In this case, the techniques used by the FBI against Trump and friends were originally developed for foreign intelligence and anti-terrorist operations.
"The FBI told a secret federal surveillance court in 2016 that it believed Carter Page, a onetime foreign policy aide to President Donald Trump's campaign, 'has been collaborating and conspiring with the Russian government' in its efforts to interfere in the presidential election," USA Today reported last year.
Ironically created as a check on domestic surveillance after the Church Committee report, and then altered by the fear-fueled Patriot Act after the 9/11 terrorist attack, the Foreign Intelligence Surveillance (FISA) Court is now seen as a poster child of the surveillance state most recently and dramatically unmasked by Edward Snowden.
"The Foreign Intelligence Surveillance (FISA) Court is no longer serving its constitutional function of providing a check on the executive branch's ability to obtain Americans' private communications," former Foreign Intelligence Surveillance Court participant and U.S. District Court Judge James Robertson wrote in 2015. "Dramatic shifts in technology and law have changed the role of the FISA Court since its creation in 1978—from reviewing government applications to collect communications in specific cases, to issuing blanket approvals of sweeping data collection programs affecting millions of Americans."
Those "sweeping data collection programs" former CIA officer and NSA contractor Snowden reveals in his new book, Permanent Record, make it "technologically feasible for a single government to collect all the world's digital communications, store them for ages, and search through them at will."
That capability makes it possible for the intelligence community and its allies in law enforcement to delve through endless records looking for something to use against anybody who annoys the wrong people. And don't we all have something in our private communications?
President Trump claims he's that "anybody" who has run up against a deep state conspiracy by long-time government employees who actively oppose his elected administration. It's a self-serving appeal to conspiracy theories by a particularly clumsy politician who seems to excel at making his own problems. But, yes, he does have a point.
"Of course, nowhere do the people actually rule," philosopher Karl Popper, author of The Open Society and Its Enemies, pointed out in 1988. "It is governments that rule (and, unfortunately, also bureaucrats, our civil servants—or our uncivil masters, as Winston Churchill called them—whom it is difficult, if not impossible, to make accountable for their actions)."

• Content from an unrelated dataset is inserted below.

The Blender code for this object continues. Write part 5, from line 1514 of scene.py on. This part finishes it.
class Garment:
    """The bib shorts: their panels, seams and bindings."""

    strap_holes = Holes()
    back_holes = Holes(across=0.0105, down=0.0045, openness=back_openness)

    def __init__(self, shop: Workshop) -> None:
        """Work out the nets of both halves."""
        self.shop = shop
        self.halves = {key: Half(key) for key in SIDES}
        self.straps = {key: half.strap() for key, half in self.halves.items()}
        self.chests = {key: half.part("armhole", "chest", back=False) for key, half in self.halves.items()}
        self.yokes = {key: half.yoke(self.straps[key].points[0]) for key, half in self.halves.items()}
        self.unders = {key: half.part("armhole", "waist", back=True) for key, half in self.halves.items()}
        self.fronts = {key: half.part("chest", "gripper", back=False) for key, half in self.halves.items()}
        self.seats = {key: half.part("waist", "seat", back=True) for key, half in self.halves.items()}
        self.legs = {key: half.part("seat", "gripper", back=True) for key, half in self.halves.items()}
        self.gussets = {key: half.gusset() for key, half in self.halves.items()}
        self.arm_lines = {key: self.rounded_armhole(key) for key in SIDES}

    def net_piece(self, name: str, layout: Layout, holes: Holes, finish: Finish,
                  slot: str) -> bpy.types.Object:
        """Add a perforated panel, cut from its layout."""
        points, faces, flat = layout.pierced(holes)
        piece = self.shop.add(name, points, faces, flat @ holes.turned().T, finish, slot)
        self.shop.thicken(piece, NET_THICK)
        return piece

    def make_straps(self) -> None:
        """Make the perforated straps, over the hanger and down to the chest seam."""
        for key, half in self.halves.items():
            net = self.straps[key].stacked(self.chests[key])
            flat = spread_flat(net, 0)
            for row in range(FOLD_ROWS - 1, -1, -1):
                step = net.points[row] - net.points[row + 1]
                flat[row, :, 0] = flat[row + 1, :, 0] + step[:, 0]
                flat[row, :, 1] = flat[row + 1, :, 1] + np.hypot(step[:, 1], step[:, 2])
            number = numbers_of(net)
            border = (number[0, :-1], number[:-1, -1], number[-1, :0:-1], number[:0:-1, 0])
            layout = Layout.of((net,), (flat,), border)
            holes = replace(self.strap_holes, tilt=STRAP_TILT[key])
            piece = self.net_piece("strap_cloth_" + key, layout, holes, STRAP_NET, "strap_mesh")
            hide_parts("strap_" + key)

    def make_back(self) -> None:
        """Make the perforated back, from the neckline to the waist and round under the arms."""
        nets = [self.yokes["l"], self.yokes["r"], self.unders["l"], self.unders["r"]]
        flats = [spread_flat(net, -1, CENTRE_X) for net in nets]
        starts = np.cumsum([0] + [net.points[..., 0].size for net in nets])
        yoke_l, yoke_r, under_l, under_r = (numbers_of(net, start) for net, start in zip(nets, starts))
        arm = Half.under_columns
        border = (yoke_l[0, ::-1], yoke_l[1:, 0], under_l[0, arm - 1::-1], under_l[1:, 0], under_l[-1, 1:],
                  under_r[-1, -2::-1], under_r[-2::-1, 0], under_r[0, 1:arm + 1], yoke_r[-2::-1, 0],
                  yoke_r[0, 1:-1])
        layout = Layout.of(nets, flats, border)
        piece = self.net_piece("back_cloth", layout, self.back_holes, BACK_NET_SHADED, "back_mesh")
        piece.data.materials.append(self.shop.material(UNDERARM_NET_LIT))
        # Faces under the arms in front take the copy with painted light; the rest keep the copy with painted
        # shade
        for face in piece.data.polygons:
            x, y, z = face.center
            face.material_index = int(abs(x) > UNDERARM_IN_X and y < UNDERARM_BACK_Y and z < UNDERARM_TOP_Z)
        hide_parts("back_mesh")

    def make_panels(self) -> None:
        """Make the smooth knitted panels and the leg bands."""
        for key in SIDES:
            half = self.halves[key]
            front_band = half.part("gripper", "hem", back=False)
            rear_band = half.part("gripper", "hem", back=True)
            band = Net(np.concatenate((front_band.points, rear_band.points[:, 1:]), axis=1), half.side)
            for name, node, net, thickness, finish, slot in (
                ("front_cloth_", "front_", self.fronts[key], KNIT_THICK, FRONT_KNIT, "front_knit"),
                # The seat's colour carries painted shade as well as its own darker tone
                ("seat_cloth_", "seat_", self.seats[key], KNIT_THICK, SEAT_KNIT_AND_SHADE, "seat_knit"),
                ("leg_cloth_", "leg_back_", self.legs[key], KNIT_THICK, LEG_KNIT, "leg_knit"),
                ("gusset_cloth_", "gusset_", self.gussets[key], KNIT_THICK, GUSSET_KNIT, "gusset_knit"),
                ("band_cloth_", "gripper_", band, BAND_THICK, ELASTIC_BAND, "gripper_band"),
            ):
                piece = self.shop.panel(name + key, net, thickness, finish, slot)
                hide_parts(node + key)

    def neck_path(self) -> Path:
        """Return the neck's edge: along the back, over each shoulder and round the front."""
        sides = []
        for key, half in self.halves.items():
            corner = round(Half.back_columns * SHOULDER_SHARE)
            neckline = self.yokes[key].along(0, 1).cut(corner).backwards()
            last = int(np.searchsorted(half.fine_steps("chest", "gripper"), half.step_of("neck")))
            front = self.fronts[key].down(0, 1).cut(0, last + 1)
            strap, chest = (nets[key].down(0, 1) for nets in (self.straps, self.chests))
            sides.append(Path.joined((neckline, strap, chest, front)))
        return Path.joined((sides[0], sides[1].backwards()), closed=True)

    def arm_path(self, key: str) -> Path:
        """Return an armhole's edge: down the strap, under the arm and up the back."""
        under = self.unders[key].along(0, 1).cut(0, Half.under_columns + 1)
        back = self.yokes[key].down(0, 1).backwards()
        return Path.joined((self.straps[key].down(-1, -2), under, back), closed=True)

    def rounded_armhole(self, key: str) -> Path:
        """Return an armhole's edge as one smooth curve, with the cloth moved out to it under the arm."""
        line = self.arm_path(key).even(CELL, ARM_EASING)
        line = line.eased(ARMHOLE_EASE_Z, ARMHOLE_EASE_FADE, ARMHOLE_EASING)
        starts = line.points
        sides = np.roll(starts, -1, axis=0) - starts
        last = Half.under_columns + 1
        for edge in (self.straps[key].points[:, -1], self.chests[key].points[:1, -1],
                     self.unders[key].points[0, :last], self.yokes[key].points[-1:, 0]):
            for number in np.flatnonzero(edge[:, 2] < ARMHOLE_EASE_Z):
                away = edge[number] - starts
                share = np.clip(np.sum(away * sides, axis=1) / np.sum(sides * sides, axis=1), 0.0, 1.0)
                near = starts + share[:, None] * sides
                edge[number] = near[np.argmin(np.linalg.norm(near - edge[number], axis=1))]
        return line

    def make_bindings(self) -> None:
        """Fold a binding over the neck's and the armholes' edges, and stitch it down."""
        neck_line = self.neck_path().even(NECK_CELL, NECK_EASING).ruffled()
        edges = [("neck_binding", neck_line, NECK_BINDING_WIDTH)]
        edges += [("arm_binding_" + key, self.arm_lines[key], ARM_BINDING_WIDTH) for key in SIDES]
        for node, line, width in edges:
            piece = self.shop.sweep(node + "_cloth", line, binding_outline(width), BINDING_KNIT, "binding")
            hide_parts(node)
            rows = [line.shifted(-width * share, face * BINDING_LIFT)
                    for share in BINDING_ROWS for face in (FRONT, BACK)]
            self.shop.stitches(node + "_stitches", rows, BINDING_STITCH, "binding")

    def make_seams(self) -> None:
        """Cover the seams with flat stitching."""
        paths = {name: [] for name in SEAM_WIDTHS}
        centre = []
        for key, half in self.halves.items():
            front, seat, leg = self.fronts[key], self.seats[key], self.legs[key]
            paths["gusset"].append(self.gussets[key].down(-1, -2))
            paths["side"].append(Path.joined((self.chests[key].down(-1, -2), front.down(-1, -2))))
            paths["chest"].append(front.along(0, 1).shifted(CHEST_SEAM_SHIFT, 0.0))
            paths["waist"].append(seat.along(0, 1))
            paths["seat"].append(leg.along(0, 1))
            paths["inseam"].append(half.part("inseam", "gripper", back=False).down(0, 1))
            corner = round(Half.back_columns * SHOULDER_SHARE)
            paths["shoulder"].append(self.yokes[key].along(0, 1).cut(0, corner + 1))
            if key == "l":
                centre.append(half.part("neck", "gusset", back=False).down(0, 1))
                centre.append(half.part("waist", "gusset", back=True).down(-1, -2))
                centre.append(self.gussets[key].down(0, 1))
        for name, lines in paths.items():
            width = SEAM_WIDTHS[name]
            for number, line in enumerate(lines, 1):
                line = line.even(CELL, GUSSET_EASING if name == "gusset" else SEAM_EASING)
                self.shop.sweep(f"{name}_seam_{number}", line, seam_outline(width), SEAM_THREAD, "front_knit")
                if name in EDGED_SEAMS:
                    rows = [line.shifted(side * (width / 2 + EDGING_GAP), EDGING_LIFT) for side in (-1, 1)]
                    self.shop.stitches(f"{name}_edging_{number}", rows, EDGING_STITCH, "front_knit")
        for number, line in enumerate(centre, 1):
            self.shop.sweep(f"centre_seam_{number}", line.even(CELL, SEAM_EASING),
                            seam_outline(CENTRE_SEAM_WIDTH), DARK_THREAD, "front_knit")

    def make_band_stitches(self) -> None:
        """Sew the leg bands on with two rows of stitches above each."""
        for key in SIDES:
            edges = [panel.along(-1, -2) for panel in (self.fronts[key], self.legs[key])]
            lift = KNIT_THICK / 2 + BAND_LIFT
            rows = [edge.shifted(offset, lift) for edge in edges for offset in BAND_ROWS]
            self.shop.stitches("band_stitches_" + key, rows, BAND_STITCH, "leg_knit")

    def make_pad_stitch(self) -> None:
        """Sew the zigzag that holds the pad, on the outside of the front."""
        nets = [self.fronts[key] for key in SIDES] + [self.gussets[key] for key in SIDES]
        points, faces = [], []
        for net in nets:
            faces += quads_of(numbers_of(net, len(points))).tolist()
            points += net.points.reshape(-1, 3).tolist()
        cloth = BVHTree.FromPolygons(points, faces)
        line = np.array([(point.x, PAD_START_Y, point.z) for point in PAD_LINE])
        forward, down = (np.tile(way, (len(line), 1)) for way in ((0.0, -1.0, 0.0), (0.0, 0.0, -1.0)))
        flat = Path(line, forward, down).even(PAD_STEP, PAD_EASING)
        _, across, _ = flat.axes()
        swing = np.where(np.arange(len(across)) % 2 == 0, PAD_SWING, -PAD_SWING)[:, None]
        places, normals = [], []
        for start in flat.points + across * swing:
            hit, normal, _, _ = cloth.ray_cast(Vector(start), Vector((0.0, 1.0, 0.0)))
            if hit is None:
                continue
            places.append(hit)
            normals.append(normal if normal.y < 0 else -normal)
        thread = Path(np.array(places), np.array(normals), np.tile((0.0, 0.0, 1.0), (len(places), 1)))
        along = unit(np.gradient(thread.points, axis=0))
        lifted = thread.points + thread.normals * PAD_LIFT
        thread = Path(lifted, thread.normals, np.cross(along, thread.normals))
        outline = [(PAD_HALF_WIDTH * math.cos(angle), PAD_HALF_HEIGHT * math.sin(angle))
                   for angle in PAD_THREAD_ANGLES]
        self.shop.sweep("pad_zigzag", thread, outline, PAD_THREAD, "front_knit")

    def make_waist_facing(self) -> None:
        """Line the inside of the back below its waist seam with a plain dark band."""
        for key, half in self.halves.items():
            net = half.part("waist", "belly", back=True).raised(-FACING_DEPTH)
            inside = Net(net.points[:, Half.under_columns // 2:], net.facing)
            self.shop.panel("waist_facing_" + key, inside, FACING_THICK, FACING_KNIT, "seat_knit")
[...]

And our "uncivil masters" do have their own agendas that may be good, bad, or indifferent—and may certainly run contrary to the interests of other factions, or of the people over whom they reign.

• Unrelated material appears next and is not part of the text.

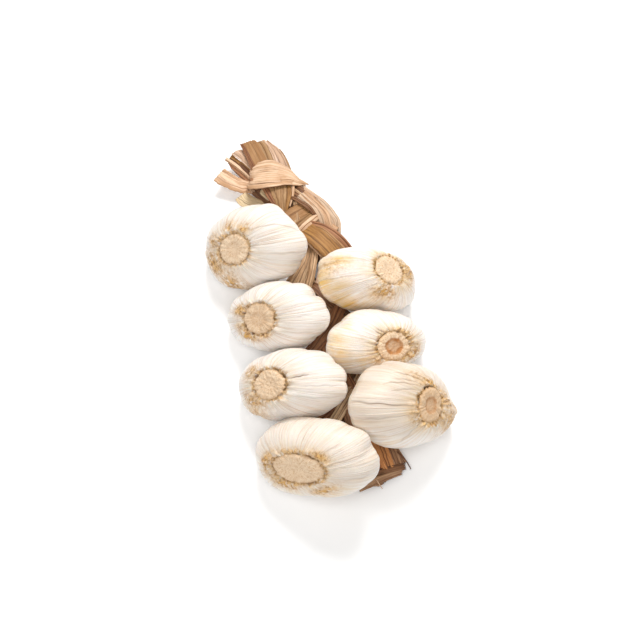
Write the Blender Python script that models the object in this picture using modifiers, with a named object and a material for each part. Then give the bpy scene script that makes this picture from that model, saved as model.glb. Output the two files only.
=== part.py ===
"""Garlic braid: seven garlic bulbs on a three-strand plait of dried stalks.

Frame: +X to the right, +Y along the braid toward its wrapped top, +Z up, and
the braid lies on the plane z = 0. Lengths below are millimetres, angles degrees.
"""
import math

import bmesh
import bpy
from mathutils import Vector

MM = 0.001
PART_NAME = "garlic_braid"
CENTRE = Vector((-2.3, 2.7, 0.0))      # moves the whole braid onto its own bounding box centre

# ---- bulbs -----------------------------------------------------------------
BULB_SIDES = 32
BULB_RINGS = 12
TABLE_SIZE = (300.0, 400.0, 20.0)
FLAT_DEPTH = 0.7                      # how far each bulb is pressed flat where it rests
NARROW_HEADING = 73.0                 # the bulbs are squeezed along this direction
NARROW_LIFT = 26.0
PLATE_SHARE = 0.34                    # root plate's share of the bulb's width
PLATE_DIMPLE = 1.0
ROOT_FULLNESS = 2.4                   # 2 is an ellipse, more is boxier
SHOULDER_ROUND = 0.55                 # rest of the shoulder is bell-shaped
CLOVES = 8
CLOVE_DEPTH = 0.035
NECK_RADIUS = 4.5

# node: (centre x, y), (root heading, root lift, roll about the root axis),
#       (half width, half squeezed width), (root height, shoulder height, neck length)
BULBS = {
    "bulb_left_1": ((-18.3, 33.2), (197, 37, 7), (32.6, 20.6), (19, 17, 3)),
    "bulb_left_2": ((-18.5, -7.4), (195, 38, 5), (31.8, 17.5), (17, 16, 3)),
    "bulb_left_3": ((-21.7, -45.7), (186, 42, 5), (32.8, 17.0), (20, 16, 3)),
    "bulb_left_4": ((-22.1, -84.7), (209, 33, 0), (33.8, 18.8), (18, 17, 3)),
    "bulb_right_1": ((27.0, -0.6), (336, 46, -8), (30.9, 16.4), (19, 16, 3)),
    "bulb_right_2": ((22.0, -33.8), (305, 39, -4), (29.8, 15.8), (16, 16, 3)),
    "bulb_right_3": ((21.3, -71.5), (321, 37, -4), (33.5, 20.0), (22, 18, 3)),
}

# ---- plait -----------------------------------------------------------------
PLAIT_TOP_Y = 67.2
PLAIT_END_Y = -82.0
PLAIT_STEPS = 48
PLAIT_PITCH = 96.0                    # length of one strand's full swing
PLAIT_PHASE = 165.0                   # swing of the first strand at y = 0
PLAIT_X = 3.5
PLAIT_BOW = 9.0                       # sideways bow of the open plait near the top
PLAIT_BOW_Y = 42.5
PLAIT_BOW_LENGTH = 23.0
PLAIT_REST = 0.3
STRAND_SIDES = 10
# swing across, swing up, strand half width, strand half thickness
OPEN_PLAIT = (9.0, 4.8, 4.4, 2.3)
TIGHT_PLAIT = (5.4, 3.0, 2.6, 1.4)
WRAPPED_PLAIT = (7.0, 3.8, 3.4, 2.0)
OPENING_Y = (24.0, 44.0)
WRAPPING_Y = (52.0, 67.0)
WRAPPED_LIFT = 2.2
STRANDS = ("strand_a", "strand_b", "strand_c")

# ---- wrapped leaf ----------------------------------------------------------
BAND_CENTRE = Vector((4.4, 75.6, 9.5))
BAND_WIDTH = 29.6
BAND_HEIGHT = 18.4
BAND_LENGTH = 12.0
BAND_SIDES = 32
BAND_EDGE = 1.2

# ---- flat leaves and stalk ends ---------------------------------------------
LEAF_STEPS = 6
LEAF_SIDES = 8
# node: start, end, (start width, end width), thickness, sag in the middle
LEAVES = {
    "stalk_end_centre": ((-2.6, 82.5, 12.9), (-4.6, 102.5, 11.0), (8.2, 9.6), 2.2, 0.4),
    "stalk_end_inner": ((3.2, 82.3, 9.6), (1.5, 102.0, 8.0), (4.0, 4.6), 1.6, 0.3),
    "stalk_end_right": ((8.4, 82.3, 9.2), (9.4, 100.2, 7.6), (5.0, 8.4), 1.4, 0.2),
    "leaf_end_left_1": ((-5.2, 82.9, 8.6), (-12.0, 100.0, 7.6), (4.0, 5.6), 1.2, 0.2),
    "leaf_end_left_2": ((-7.2, 83.2, 6.8), (-16.5, 98.4, 6.0), (3.4, 4.4), 1.3, 0.2),
    "leaf_end_left_3": ((-9.0, 83.6, 4.9), (-19.8, 95.4, 4.4), (3.0, 3.8), 1.0, 0.0),
    "leaf_end_left_4": ((-13.4, 77.4, 4.6), (-24.8, 89.2, 8.6), (4.6, 9.4), 1.1, -0.6),
    "leaf_stub_left": ((-8.6, 64.4, 4.0), (-17.2, 72.0, 5.6), (7.0, 6.6), 1.1, -0.3),
    "tail_end_1": ((9.6, -84.6, 4.6), (19.0, -93.4, 3.6), (7.5, 9.0), 2.4, 0.0),
    "tail_end_2": ((3.0, -86.3, 3.2), (11.5, -98.4, 2.4), (6.0, 7.2), 2.0, 0.0),
    "tail_end_3": ((-2.4, -87.6, 3.0), (2.2, -100.4, 2.0), (4.0, 4.4), 1.4, 0.0),
}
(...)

"It had become clear, to me at least, that the repeated evocations of terror by the political class were not a response to any specific threat or concern but a cynical attempt to turn terror into a permanent danger that required permanent vigilance enforced by unquestionable authority," Snowden wrote in his book of the arguments fueling the growth of intelligence-state apparatus, such as the FISA Court that authorized a wiretap on Page.

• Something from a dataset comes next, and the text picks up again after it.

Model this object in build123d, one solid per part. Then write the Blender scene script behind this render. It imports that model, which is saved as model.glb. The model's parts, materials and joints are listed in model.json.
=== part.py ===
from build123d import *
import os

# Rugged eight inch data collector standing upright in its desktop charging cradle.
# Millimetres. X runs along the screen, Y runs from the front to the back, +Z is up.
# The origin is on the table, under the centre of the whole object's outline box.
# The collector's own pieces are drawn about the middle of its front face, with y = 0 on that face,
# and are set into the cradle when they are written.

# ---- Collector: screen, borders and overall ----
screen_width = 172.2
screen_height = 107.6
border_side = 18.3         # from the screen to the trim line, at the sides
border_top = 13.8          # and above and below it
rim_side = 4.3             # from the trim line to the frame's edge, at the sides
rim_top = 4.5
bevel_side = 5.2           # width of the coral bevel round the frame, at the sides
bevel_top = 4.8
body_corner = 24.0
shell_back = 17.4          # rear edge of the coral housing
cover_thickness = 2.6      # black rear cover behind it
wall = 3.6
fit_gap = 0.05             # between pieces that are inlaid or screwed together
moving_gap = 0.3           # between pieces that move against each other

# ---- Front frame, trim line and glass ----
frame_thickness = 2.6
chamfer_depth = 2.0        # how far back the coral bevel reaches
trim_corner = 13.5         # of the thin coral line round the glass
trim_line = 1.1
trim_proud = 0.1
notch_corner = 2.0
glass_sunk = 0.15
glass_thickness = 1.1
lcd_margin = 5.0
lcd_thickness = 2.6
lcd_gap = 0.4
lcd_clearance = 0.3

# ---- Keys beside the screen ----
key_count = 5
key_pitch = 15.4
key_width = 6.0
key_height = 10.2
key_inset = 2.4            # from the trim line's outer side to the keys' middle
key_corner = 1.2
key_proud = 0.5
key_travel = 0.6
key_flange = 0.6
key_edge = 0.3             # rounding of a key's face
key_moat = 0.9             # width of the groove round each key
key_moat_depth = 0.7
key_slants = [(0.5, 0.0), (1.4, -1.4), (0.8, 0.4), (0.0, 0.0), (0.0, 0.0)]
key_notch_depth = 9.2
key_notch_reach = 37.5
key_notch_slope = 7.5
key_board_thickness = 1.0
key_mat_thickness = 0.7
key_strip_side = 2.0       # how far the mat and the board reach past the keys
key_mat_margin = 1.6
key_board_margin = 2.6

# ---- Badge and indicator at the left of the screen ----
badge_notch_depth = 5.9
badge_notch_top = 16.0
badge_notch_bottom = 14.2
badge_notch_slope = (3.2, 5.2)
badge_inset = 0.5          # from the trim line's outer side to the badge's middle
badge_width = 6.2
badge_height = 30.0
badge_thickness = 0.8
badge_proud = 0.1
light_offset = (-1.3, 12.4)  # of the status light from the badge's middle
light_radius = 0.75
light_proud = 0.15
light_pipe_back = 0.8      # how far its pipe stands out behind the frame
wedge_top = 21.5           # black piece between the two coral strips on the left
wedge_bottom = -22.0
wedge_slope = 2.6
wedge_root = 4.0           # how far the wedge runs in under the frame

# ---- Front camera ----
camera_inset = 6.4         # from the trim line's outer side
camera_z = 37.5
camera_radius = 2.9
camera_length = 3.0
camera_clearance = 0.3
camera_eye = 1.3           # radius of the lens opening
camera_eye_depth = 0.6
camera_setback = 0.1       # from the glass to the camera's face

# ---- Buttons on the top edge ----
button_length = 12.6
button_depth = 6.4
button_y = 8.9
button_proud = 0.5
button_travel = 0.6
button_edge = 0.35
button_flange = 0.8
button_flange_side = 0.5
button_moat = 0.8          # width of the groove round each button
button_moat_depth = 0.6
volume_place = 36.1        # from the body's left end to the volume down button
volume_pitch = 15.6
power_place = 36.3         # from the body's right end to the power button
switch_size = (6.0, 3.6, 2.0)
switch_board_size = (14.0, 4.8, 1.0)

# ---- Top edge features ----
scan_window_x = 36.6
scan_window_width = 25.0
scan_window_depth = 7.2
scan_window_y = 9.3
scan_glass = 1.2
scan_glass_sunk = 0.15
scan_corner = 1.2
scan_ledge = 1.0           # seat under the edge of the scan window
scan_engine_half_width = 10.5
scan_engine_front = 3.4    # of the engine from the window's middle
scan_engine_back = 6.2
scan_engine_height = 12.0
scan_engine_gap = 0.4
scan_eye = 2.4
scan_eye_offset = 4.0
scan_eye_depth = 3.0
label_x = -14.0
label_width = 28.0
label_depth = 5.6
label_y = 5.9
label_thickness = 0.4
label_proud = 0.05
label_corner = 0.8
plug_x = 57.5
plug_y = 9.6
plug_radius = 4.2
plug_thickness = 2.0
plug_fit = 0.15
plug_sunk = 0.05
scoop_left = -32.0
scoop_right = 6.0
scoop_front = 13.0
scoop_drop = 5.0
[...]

None of this should be taken to mean that Trump is the white hat in the battle against black-hat FBI and intelligence community officials. There is plenty to dislike in Trump's conduct during his campaign, his behavior in office, his use and abuse of power, and his rallying of loyalists against out-groups.
But even if they unseat a president opposed by many Americans, the FBI and the intelligence community are not the heroes you're looking for. They control frightening and secretive powers, and all too often act to advance agendas of their own. The FBI may take down a politician you dislike this year, only to turn its weapons against you in the future.